Example of CW-complex with $G$-action, which is not $G$-CW-complex

Question

Let $G$ be a quasi-compact, Hausdorff topological group and let $G$ act on a CW-complex $X$ such that the $G$-action sends cells to cells and boundaries of cells to boundaries of cells. Further, assume that if $e$ is an cell of $X$ such that $g\cdot e\cap e $ is nonempty, then $g\cdot x = x$ for all $x \in e$.

If $G$ is finite then it is known that $X$ is a $G$-CW-complex with filtration coming from the underlying CW-complex filtration of $X$. Can someone give me an example, where this is not the case?

Answer 1

There is no such example. The condition that if $g\cdot e\cap e$ then $g$ fixes $e$ pointwise implies that the orbit of any point is discrete and thus finite by compactness.
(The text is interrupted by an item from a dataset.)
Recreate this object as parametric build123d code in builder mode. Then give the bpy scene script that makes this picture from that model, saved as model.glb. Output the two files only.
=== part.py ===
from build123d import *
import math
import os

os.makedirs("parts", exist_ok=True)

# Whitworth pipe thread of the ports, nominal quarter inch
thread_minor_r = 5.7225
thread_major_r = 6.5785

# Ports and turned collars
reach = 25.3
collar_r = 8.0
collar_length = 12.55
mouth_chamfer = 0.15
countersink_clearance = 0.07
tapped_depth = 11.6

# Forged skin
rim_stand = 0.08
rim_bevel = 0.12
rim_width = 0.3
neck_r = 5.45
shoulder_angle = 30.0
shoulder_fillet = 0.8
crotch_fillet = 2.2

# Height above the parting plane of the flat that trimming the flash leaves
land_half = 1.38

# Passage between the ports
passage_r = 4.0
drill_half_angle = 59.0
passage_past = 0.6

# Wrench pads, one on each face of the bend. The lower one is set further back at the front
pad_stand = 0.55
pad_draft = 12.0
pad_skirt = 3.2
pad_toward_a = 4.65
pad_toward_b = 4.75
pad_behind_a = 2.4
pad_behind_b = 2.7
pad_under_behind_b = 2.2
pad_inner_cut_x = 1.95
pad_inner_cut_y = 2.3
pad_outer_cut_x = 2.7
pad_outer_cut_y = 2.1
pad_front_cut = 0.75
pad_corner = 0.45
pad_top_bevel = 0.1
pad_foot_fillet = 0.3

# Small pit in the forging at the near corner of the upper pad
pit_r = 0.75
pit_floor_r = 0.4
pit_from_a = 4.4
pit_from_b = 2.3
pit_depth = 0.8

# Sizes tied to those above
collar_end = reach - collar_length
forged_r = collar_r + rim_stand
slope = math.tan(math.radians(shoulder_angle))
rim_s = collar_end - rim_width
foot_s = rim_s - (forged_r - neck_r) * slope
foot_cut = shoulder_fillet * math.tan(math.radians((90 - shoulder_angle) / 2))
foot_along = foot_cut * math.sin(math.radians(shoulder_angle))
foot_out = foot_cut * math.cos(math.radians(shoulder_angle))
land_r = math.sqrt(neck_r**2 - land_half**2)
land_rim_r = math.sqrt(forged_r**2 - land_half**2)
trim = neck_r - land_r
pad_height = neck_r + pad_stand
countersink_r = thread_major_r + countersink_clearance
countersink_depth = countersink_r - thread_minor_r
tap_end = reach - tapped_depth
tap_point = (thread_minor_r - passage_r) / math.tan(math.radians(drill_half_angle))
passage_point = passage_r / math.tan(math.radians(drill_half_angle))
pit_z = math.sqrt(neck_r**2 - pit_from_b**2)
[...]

You can then use this to deduce the general case from the case where $G$ is finite since the action of $G$ on the orbit of any cell factors through a finite quotient of $G$.
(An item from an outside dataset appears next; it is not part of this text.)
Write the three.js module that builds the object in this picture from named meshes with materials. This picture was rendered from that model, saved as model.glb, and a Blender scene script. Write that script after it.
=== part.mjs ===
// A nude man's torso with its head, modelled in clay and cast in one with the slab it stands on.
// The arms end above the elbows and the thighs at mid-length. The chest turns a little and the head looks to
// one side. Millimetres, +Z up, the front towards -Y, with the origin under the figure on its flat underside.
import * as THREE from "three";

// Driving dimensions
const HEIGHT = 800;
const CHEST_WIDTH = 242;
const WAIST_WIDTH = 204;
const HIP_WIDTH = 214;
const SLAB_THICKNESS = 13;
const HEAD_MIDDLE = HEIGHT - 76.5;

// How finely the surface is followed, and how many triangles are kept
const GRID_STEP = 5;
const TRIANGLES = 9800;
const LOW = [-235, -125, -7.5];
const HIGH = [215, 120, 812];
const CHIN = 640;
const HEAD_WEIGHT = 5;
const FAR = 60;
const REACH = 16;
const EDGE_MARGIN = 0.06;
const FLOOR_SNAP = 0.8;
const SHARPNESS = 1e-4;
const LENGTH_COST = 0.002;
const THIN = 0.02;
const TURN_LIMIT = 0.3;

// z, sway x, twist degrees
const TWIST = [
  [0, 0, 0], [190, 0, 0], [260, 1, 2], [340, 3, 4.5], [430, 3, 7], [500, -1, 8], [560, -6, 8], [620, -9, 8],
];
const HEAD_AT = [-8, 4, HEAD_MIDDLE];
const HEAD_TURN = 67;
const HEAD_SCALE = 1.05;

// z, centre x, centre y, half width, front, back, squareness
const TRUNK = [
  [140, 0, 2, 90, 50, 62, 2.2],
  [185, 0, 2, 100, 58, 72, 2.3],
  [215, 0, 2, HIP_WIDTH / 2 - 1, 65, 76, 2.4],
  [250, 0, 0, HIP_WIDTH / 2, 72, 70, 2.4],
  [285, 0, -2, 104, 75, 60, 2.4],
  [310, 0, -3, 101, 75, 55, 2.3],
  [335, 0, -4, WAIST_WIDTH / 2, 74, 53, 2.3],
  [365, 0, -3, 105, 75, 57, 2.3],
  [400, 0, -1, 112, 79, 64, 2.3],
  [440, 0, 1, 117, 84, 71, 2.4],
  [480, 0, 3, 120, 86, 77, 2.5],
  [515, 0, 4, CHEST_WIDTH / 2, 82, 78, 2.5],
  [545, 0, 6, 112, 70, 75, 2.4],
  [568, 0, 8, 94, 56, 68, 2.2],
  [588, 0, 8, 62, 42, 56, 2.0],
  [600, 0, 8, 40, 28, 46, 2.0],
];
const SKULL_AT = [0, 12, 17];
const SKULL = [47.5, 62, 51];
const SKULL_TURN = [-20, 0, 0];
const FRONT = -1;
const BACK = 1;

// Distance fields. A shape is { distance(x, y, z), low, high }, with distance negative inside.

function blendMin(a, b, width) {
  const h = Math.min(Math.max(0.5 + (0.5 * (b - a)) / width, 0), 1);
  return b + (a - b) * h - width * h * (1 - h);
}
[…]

The reason the theorem in question is normally stated only for finite $G$ is because the converse direction needs $G$ to be finite. Indeed, as noted above, a CW complex with an action of $G$ as you describe must have finite orbits, so any $G$-CW complex that has an infinite orbit (such as, say, $G$ itself if $G$ is infinite) does not admit any CW-complex structure of this form.